トルコは自身が貿易赤字を抱える国に対して通貨スワップ協定を結ぶことを推進してきており、韓国との締結もその一環だと述べています。先にご紹介したことがありますが、韓国はトルコとFTA(自由貿易協定)を結んでトルコから粗稼ぎをしているのです。

上掲記事の中にありますが、2021年01~06月で韓国は46億ドルも稼ぎました。トルコにしてみればたまったものではありません。

なぜなら韓国からの輸入代金の支払いには「ドル」が使われるからです。

トルコリラからドルに換えて支払うわけで、この両替によってトルコリラ安が進行するのみならず、ただでさえ外貨準備が脆弱なのにドルが流出することになります。

ですから、トルコとしてはお互いの通貨で輸出入ができればいいのですが、お互いにローカルカレンシーであるため事実上不可能です。そこで、次善の策として中央銀行間の通貨スワップを利用したいのです。

トルコリラとウォンを換えておいて、代金の支払いが発生したら中央銀行から輸出入銀行や市中銀行などにその通貨を供給し、それで行うわけです。トルコ側からするとあんたの国(韓国)の通貨で支払うんだから文句ないだろというわけです。これができれば、外貨をセーブできます。

また韓国側からしても、たとえトルコが経済的危機に陥っても(もう陥っていますが)、少なくとも韓国企業への支払いは『韓国銀行』からトルコ中央銀行へと渡るウォンで支払われることが期待できるので安全弁になります。先にご紹介した中韓通貨スワップも同様の意義でかつて発動されたことがあります。

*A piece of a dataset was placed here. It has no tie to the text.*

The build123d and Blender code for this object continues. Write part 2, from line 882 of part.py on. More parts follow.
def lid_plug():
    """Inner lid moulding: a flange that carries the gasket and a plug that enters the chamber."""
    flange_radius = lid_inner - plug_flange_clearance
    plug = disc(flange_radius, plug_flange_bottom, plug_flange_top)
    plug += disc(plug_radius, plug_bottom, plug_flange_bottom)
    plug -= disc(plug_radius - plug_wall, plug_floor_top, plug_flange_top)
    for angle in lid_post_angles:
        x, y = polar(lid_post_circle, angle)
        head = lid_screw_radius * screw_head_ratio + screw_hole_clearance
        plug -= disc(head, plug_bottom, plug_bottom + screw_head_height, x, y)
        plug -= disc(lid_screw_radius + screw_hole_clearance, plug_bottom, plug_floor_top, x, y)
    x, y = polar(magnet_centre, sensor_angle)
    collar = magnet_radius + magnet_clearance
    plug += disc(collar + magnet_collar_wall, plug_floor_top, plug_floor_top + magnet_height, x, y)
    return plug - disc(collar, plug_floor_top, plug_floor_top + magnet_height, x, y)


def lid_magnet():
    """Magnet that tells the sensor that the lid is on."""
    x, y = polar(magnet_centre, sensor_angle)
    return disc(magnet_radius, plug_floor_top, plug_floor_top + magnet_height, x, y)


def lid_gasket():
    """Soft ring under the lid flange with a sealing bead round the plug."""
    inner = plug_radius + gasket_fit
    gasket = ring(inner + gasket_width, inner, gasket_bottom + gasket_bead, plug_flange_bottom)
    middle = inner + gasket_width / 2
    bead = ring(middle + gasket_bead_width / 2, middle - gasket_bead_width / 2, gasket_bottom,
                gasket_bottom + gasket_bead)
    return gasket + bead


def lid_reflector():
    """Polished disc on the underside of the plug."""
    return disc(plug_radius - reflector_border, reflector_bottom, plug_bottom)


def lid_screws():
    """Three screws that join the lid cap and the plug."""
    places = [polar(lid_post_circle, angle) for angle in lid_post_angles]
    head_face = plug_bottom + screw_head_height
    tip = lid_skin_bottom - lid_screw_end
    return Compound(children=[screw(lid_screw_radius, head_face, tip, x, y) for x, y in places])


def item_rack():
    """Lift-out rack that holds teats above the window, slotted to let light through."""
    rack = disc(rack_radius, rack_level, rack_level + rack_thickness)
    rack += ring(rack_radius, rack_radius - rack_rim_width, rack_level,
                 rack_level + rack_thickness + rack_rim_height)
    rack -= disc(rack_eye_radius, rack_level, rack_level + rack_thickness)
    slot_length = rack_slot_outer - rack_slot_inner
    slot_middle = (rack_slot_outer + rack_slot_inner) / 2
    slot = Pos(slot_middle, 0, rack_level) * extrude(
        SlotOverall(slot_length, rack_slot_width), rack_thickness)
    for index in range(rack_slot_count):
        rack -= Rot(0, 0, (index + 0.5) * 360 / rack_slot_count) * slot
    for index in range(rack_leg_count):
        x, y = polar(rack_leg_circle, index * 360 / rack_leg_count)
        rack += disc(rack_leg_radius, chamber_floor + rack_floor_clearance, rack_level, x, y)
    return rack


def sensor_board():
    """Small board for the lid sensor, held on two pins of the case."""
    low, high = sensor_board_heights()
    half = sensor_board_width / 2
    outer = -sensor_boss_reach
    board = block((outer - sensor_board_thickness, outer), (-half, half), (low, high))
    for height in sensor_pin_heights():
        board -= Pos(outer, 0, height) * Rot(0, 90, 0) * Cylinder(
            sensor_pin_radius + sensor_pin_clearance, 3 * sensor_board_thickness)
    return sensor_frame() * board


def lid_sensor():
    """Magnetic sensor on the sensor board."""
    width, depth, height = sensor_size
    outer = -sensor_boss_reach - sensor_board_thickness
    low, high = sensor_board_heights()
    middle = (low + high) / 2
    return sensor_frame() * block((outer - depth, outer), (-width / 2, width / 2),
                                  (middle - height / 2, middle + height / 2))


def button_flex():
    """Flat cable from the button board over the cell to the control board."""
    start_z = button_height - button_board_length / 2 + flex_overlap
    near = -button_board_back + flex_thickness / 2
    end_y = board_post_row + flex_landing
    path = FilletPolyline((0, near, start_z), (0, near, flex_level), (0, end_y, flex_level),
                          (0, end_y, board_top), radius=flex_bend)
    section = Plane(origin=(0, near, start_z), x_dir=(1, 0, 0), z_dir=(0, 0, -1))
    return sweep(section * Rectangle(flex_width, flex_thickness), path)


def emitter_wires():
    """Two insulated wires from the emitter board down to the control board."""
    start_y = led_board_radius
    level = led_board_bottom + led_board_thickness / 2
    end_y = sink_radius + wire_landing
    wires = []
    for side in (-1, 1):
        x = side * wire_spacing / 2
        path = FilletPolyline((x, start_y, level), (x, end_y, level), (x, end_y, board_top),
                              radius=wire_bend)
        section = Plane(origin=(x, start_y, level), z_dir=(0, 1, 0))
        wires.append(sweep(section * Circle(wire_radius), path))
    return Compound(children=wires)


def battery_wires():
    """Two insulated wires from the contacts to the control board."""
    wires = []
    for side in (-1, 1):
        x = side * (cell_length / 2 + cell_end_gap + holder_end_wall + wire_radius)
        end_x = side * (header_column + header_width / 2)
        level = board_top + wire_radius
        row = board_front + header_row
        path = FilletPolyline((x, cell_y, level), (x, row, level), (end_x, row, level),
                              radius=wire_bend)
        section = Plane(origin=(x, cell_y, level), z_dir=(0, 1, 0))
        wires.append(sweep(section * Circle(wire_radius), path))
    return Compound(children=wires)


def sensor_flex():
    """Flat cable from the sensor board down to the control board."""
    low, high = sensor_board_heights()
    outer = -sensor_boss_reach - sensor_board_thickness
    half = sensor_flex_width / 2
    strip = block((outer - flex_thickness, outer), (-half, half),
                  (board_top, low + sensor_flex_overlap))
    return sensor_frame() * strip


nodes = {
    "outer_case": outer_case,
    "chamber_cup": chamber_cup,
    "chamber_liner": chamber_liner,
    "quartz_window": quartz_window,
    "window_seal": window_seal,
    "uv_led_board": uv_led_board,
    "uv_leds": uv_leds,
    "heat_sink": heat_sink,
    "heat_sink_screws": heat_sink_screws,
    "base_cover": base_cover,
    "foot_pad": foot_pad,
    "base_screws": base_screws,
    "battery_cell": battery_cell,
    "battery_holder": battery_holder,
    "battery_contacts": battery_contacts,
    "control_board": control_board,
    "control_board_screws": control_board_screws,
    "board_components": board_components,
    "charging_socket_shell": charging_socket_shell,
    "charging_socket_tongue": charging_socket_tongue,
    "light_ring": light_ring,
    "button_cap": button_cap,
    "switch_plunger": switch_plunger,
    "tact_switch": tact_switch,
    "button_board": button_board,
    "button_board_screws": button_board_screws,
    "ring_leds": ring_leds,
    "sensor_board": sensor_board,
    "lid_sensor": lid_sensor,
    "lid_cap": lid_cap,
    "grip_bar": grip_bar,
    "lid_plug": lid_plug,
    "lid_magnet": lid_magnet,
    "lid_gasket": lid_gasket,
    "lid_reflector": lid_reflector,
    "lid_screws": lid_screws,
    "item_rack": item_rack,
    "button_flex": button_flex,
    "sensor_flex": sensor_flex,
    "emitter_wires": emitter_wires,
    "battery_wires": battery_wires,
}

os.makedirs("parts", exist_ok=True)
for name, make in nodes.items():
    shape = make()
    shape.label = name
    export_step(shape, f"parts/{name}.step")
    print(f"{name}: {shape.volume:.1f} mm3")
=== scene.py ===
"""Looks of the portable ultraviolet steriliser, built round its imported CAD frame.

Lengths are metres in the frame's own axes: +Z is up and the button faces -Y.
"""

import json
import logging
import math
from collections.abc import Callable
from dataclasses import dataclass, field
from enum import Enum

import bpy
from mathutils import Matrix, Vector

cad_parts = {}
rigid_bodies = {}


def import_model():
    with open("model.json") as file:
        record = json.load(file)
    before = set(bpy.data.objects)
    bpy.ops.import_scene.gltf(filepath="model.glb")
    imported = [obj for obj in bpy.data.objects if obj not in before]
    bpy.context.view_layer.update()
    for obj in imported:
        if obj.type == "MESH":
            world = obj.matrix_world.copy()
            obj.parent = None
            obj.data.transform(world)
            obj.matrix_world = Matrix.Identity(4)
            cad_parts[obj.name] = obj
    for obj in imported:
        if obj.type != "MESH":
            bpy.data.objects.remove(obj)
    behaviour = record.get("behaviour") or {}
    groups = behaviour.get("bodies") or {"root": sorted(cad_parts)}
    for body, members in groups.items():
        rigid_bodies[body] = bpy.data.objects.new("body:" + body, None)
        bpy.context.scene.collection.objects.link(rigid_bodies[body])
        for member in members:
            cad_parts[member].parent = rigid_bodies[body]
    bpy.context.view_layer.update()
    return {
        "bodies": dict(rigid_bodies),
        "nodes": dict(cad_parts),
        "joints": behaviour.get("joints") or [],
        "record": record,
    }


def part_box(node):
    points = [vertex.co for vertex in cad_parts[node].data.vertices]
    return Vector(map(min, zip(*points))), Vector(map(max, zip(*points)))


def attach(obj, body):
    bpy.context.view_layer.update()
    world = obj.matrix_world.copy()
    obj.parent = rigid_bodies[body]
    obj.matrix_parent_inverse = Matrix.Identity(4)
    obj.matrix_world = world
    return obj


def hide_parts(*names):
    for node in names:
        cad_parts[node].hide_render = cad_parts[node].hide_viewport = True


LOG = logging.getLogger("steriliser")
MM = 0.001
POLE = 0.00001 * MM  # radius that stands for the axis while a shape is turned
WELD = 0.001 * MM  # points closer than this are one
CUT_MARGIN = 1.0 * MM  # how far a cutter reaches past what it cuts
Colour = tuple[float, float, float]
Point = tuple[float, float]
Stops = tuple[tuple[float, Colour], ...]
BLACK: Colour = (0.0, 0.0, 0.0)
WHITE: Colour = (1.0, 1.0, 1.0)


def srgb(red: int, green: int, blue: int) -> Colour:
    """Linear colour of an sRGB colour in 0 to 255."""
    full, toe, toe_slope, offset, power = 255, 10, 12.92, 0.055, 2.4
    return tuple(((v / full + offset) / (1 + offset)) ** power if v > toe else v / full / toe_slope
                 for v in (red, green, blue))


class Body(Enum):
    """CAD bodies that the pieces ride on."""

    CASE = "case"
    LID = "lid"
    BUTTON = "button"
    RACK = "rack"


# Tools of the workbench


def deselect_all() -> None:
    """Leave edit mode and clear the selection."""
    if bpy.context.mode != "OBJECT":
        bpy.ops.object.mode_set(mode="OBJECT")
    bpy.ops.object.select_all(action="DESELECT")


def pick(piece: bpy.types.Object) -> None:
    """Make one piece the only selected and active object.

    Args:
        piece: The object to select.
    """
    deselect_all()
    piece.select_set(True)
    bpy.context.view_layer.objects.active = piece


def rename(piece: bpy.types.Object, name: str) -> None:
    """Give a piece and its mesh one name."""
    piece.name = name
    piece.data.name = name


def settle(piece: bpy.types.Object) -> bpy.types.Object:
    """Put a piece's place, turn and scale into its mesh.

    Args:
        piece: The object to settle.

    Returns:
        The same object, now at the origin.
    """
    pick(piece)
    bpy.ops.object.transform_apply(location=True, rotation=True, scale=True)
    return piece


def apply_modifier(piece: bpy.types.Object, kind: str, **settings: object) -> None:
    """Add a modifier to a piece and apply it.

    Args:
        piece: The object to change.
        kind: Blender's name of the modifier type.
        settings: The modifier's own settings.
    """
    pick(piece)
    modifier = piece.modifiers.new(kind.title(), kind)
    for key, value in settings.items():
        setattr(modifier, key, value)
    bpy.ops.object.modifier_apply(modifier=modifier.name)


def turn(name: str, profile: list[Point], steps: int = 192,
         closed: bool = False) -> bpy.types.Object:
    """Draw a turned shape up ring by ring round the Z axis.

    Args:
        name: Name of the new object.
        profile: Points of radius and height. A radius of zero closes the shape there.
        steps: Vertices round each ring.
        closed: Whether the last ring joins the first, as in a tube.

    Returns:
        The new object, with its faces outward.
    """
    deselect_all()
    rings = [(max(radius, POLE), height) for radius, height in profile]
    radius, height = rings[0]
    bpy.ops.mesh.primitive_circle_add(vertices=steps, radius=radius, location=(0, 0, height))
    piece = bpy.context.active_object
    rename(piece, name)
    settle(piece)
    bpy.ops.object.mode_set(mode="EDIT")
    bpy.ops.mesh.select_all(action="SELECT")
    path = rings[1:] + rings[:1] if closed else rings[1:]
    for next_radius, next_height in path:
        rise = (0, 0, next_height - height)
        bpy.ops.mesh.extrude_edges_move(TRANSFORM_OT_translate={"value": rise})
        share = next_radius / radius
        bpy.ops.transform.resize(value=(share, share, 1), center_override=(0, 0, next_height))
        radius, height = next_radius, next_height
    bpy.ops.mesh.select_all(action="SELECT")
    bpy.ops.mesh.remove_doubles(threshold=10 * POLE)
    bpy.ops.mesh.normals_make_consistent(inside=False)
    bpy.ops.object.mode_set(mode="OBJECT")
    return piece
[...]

以下は『Kronos』のTURHAN BOZKURTさんの記事です。一部を以下に引用します。


(前略)
韓国との協定によると、両国は20億ドル相当の資金(韓国ウォン・トルコリラ)をプールする。外貨準備を増やすためではありません。それは外国貿易の支払いに利便性を提供するためです。

(中略)

トルコはドルとユーロの赤字を止めることはできません

人民元リアルウォンなどの通貨の兌換性はドルユーロと比較することさえできません。

したがって、これらの通貨とのスワップ契約はトルコの通貨危機の救済にはなり得ません。実際のところ、カタール、中国との中央銀行間で確立されたスワップメカニズムは機能しませんでした。
(後略)

⇒参照・引用元:『Kronos』「Güney Kore ile swap merhem olmaz」

TURHAN BOZKURTさんも同じくトルコと韓国の通貨スワップは貿易の利便性のためと述べています。

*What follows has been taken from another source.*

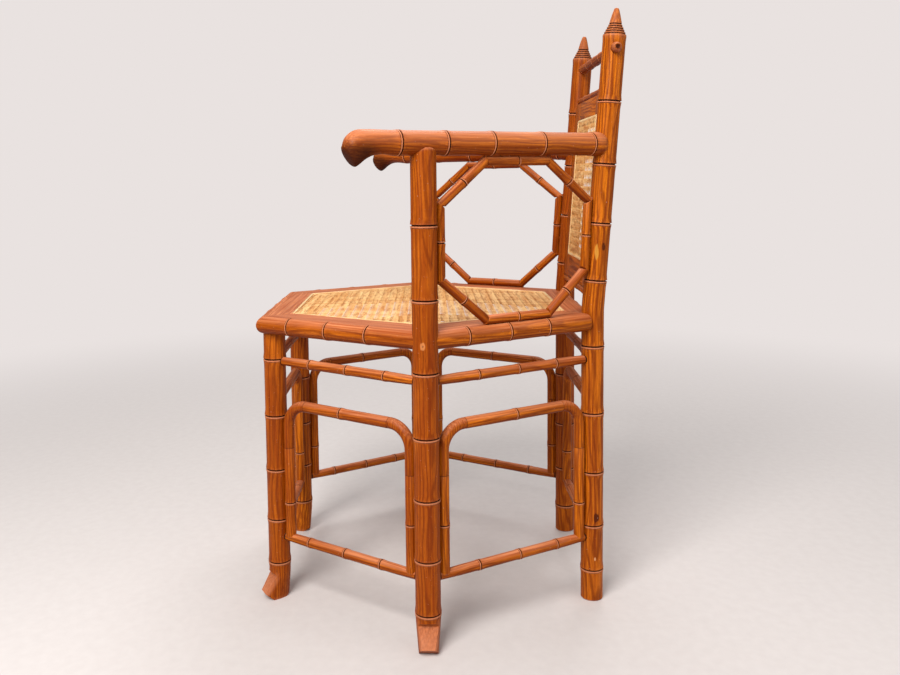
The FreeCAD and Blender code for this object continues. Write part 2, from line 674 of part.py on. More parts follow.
def fret(side):
    """Eight mitred sticks between the mid leg, the arm, the back post and the seat."""
    radius = size("fret_diameter") / 2
    mid = f"mid_{side}"
    back = f"back_{side}"
    low = size("seat_top") + size("fret_corner_rise")
    high = size("arm_height") - size("fret_corner_drop")
    middle = (low + high) / 2
    axis = leg_axis(mid)
    heading = on_leg(back, middle) - on_leg(mid, middle)
    direction = FreeCAD.Vector(heading).normalize()
    square = direction.cross(UP)
    room = swell + radius + clearance
    front = leg_radius(mid) + room
    bottom = size("seat_top") + radius + clearance
    top = size("arm_height") - size("arm_diameter") / 2 - room

    def behind(height):
        return (on_leg(back, height) - axis).dot(direction) - leg_radius(back) - room

    start = size("fret_bar_start_share") * heading.Length
    end = size("fret_bar_end_share") * heading.Length
    route = [("lower_front", front, low), ("bottom", start, bottom), ("lower_back", end, bottom),
             ("back", behind(low), low), ("upper_back", behind(high), high), ("top", end, top),
             ("upper_front", start, top), ("front", front, high)]
    points = [axis + direction * distance + UP * height for _, distance, height in route]
    names = [name for name, _, _ in route]
    count = len(points)
    headings = [(points[(i + 1) % count] - points[i]).normalize() for i in range(count)]
    for i, name in enumerate(names):
        node = f"fret_{side}_{name}"
        first, last = points[i], points[(i + 1) % count]
        length = (last - first).Length
        over = 2 * radius
        outline = [(radius, -over)] + ring_outline(radius, length / 2, size("thin_ring_share"))
        outline.append((radius, length + over))
        stick = feature(node + "_stick", turned(outline), along(first, last))
        mitres = []
        for tag, point, other, way in (("a", first, headings[i - 1], -1),
                                       ("b", last, headings[(i + 1) % count], 1)):
            normal = (headings[i] + other).normalize() * way
            block = doc.addObject("Part::Box", f"{node}_mitre_{tag}")
            for edge in ("Length", "Width", "Height"):
                block.setExpression(edge, "4 * Sizes.fret_diameter")
            turn = FreeCAD.Rotation(normal, square, normal.cross(square), "XYZ")
            half = 2 * size("fret_diameter")
            shift = turn.multVec(FreeCAD.Vector(0, -half, -half))
            block.Placement = FreeCAD.Placement(point + shift, turn)
            mitres.append(block)
        blanks[node] = carved(node + "_blank", stick, mitres)
    # Dowels into what the octagon touches, clear of every ring
    level = low + 0.27 * (high - low)
    dowel(axis + direction * (leg_radius(mid) + swell / 2) + UP * level, direction,
          [leg_node(mid), f"fret_{side}_front"])
    dowel(axis + direction * (behind(level) + radius + swell / 2) + UP * level, direction,
          [leg_node(back), f"fret_{side}_back"])
    place = start + 0.25 * (end - start)
    dowel(axis + direction * place + UP * (top + radius + swell / 2), UP,
          [f"arm_{side}", f"fret_{side}_top"])
    dowel(axis + direction * place + UP * (bottom - radius), UP,
          [f"seat_rail_back_{side}", f"fret_{side}_bottom"])


# Seat frame


def sketch_lines(sketch, corners):
    """Closed outline of straight lines, each corner tied to a pair of expressions."""
    places = [FreeCAD.Vector(x[1], y[1], 0) for x, y in corners]
    count = len(places)
    for i in range(count):
        sketch.addGeometry(Part.LineSegment(places[i], places[(i + 1) % count]), False)
    return count


def tie(sketch, kind, geometry, point, value, expression, name):
    """Dimension from the sketch's origin to a point, driven by the sheet."""
    import Sketcher
    index = sketch.addConstraint(Sketcher.Constraint(kind, -1, 1, geometry, point, value))
    sketch.renameConstraint(index, name)
    sketch.setExpression(f"Constraints.{name}", expression)


def board_body(node):
    """Seat board with a half-round outer edge, drawn across and padded along its length."""
    import Sketcher
    body = doc.addObject("PartDesign::Body", node + "_board")
    sketch = body.newObject("Sketcher::SketchObject", node + "_section")
    plane = [item for item in body.Origin.OriginFeatures if item.Role == "XZ_Plane"][0]
    sketch.AttachmentSupport = [(plane, "")]
    sketch.MapMode = "FlatFace"
    bead = seat_bead
    inner = -(size("seat_border") + size("spline_width") + size("cane_ledge"))
    thick = size("seat_thickness")
    top = FreeCAD.Vector(-bead, 0, 0)
    bottom = FreeCAD.Vector(-bead, -thick, 0)
    inner_bottom = FreeCAD.Vector(inner, -thick, 0)
    inner_top = FreeCAD.Vector(inner, 0, 0)
    circle = Part.Circle(FreeCAD.Vector(-bead, -bead, 0), UP, bead)
    sketch.addGeometry(Part.ArcOfCircle(circle, -math.pi / 2, math.pi / 2), False)
    sketch.addGeometry(Part.LineSegment(top, inner_top), False)
    sketch.addGeometry(Part.LineSegment(inner_top, inner_bottom), False)
    sketch.addGeometry(Part.LineSegment(inner_bottom, bottom), False)
    for first, first_end, second, second_end in ((0, 2, 1, 1), (1, 2, 2, 1), (2, 2, 3, 1), (3, 2, 0, 1)):
        sketch.addConstraint(Sketcher.Constraint("Coincident", first, first_end, second, second_end))
    half = "Sizes.seat_thickness / 2"
    wide = "Sizes.seat_border + Sizes.spline_width + Sizes.cane_ledge"
    tie(sketch, "DistanceX", 1, 1, top.x, f"-({half})", "bead_x")
    tie(sketch, "DistanceY", 1, 1, top.y, "0 * Sizes.seat_top", "top_y")
    tie(sketch, "DistanceX", 0, 1, bottom.x, f"-({half})", "under_x")
    tie(sketch, "DistanceY", 0, 1, bottom.y, "-Sizes.seat_thickness", "under_y")
    tie(sketch, "DistanceX", 0, 3, top.x, f"-({half})", "centre_x")
    tie(sketch, "DistanceX", 2, 1, inner, f"-({wide})", "inner_x")
    tie(sketch, "DistanceY", 2, 1, 0, "0 * Sizes.seat_top", "inner_y")
    tie(sketch, "DistanceX", 2, 2, inner, f"-({wide})", "inner_low_x")
    tie(sketch, "DistanceY", 2, 2, -thick, "-Sizes.seat_thickness", "inner_low_y")
    pad = body.newObject("PartDesign::Pad", node + "_length")
    pad.Profile = sketch
    pad.setExpression("Length", "Sizes.seat_corner_radius + 2 * Sizes.seat_thickness")
    pad.Midplane = True
    body.Tip = pad
    return body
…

また、人民元リアルウォンなどのローカルカレンシーは国際市場では兌換性(他の通貨との交換のしやすさ)が低く、ドルやユーロとは比較にならない。そのため、これでトルコの通貨危機を救うことなどできない、と述べています。

全く正しい指摘です。ですから、トルコが韓国と結んだ通貨スワップはそもそもが通貨危機用のものではないのです。機能しないので。

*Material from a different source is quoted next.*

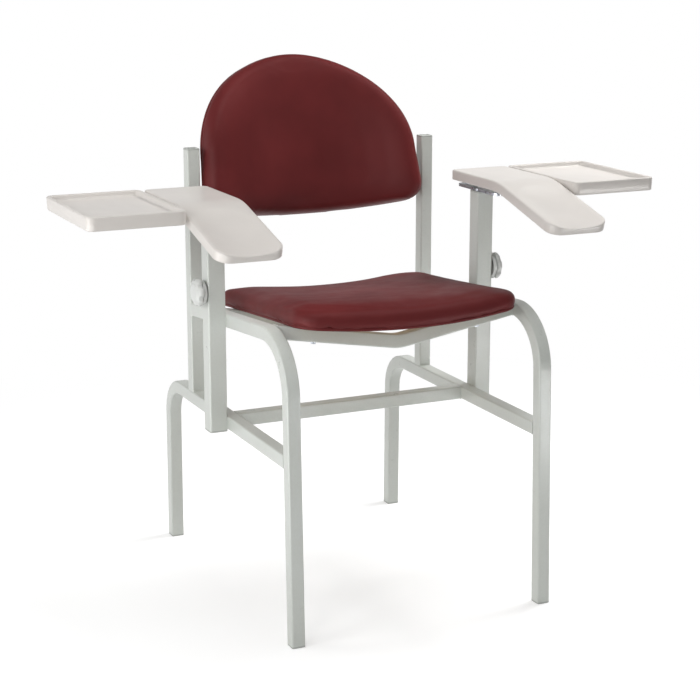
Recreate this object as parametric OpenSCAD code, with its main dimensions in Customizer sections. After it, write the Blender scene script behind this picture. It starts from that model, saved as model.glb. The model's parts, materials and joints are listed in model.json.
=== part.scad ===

トルコ・韓国の中央銀行間で締結された通貨スワップは、上掲したトルコの方々が語っているとおり、韓国との貿易赤字に困っているトルコが「韓国に要請した」というのが本当のところでしょう。トルコとの貿易で荒稼ぎをしている韓国は、自国企業が売上を取りはぐれないように締結したと考えるべきではないでしょうか。

韓国が損をするとしたら、スワップが発動後、『トルコ中央銀行』がウォンを返せません――となったときですが、たかだか20億ドル規模、まるまる損失になったところで、さすがに『韓国銀行』が揺らぐこともないでしょう。

しかも、スワップバックで返ってこないのは「ウォン」です。最悪、『韓国銀行』は自分で印刷できます。なぜこれで『韓国銀行』が揺らぐのでしょうか。

もっとも『韓国銀行』が急場に使えるドルのキャッシュは恐らく200億ドルないだろう(真水は100億ドルぐらいではないか)、などと筆者は考えます。

あのエルドアン大統領が「ようし通貨防衛に使うぞー」と独自の考えを持っていれば別です。